» **What is expected**
In the lines below, how many hold the word "shown"? Answer only with the number.

» **Exercise data**
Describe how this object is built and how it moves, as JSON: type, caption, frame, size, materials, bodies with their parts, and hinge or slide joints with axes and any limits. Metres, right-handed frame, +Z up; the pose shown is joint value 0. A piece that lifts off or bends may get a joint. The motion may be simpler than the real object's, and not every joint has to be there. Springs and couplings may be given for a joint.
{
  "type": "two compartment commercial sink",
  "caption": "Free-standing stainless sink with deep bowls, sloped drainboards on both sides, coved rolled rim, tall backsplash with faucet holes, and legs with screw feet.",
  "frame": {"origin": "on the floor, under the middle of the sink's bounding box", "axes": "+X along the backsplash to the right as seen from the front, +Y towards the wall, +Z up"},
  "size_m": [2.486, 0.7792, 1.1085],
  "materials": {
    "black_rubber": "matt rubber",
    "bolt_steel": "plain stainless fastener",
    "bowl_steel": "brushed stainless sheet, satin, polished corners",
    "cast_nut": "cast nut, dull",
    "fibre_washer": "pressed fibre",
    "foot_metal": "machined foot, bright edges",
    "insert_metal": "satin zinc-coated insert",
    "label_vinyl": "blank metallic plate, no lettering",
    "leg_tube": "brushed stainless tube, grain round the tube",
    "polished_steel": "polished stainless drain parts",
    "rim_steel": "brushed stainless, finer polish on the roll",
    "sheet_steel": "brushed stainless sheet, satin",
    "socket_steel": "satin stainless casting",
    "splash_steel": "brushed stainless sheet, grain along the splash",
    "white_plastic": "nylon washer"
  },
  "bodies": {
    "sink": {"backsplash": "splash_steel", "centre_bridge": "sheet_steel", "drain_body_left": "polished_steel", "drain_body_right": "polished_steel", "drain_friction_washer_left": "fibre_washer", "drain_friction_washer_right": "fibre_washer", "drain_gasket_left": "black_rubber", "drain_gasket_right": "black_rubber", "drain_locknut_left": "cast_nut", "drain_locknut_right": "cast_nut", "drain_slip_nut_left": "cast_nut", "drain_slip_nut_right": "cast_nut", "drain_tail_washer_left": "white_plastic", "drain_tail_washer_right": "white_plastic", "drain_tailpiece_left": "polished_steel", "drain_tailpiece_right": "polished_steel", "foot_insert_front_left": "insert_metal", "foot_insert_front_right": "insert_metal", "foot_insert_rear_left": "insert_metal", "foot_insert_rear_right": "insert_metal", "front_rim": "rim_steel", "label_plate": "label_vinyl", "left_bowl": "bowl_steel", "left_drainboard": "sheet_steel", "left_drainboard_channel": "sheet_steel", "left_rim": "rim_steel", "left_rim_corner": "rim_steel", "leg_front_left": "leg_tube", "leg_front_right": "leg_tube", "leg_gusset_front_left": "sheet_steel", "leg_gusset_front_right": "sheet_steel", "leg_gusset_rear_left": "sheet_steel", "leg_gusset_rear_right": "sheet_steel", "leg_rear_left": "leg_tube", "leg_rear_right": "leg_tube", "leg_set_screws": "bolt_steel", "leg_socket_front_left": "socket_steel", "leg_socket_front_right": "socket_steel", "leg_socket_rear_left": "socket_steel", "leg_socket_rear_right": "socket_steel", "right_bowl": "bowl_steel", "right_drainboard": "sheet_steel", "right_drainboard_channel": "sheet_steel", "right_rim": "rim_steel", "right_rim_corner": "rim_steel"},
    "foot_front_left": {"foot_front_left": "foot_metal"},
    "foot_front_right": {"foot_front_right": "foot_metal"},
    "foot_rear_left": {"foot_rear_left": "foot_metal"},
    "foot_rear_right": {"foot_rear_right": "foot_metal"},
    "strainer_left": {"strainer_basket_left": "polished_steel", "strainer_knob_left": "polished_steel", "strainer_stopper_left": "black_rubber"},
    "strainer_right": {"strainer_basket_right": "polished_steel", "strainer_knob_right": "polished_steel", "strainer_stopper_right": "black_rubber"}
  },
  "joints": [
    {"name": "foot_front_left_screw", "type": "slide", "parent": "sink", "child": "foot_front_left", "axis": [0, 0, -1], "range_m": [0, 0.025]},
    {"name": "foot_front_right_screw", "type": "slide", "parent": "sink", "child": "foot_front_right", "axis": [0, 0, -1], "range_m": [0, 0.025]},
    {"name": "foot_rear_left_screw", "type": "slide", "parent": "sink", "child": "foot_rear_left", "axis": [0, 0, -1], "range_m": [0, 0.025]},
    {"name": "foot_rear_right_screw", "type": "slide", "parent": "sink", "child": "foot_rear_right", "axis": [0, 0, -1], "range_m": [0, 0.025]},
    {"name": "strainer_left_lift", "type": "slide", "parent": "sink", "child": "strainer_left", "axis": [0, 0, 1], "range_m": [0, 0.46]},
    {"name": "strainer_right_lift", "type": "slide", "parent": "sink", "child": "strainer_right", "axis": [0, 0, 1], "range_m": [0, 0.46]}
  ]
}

==

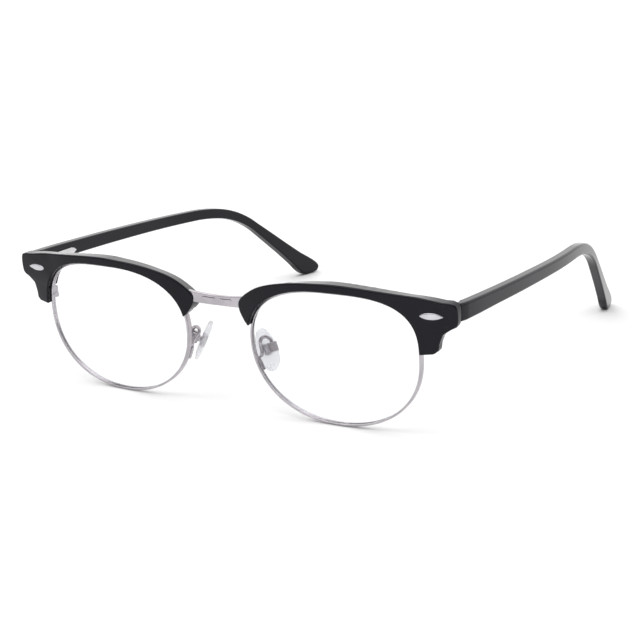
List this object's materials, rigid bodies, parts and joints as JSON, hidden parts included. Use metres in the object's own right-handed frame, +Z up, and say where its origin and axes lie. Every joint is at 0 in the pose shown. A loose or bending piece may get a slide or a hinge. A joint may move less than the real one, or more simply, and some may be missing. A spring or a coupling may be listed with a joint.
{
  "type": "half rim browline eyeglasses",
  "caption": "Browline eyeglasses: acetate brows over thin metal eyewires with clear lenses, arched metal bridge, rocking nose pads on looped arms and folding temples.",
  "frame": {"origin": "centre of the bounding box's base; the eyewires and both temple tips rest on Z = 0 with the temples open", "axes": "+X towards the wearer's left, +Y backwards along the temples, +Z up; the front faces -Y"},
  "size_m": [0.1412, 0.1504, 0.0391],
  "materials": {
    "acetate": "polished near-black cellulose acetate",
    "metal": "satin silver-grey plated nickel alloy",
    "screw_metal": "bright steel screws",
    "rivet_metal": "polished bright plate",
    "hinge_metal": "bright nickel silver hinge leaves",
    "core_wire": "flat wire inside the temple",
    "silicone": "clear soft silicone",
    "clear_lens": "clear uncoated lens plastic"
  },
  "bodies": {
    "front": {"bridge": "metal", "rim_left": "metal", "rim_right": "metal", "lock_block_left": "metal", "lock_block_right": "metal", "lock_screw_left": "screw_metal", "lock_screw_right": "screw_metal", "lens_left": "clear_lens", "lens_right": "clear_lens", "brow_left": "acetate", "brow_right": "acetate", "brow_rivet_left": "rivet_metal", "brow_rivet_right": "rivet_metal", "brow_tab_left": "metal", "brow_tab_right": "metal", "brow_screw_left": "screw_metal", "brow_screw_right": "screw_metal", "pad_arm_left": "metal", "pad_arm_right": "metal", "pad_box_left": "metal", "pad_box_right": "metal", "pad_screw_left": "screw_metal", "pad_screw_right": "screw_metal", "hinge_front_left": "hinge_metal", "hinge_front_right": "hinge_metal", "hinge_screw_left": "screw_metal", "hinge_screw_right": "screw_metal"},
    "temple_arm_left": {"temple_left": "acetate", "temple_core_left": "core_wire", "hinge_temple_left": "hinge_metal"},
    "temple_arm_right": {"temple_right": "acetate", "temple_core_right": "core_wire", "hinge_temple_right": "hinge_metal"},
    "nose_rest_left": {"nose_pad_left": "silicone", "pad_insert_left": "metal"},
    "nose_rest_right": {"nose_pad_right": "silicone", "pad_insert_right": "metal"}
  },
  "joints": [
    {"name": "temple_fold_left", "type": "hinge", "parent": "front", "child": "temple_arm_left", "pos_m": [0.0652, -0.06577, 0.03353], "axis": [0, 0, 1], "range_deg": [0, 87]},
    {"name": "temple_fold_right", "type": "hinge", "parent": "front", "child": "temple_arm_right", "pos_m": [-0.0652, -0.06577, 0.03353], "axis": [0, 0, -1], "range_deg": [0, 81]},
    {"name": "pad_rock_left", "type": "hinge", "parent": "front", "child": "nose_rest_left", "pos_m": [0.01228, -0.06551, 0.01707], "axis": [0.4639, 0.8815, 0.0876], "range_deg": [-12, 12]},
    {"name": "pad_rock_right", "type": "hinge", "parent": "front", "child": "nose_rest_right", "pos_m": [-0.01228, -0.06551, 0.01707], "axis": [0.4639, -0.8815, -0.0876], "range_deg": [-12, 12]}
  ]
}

» **Correct output**
2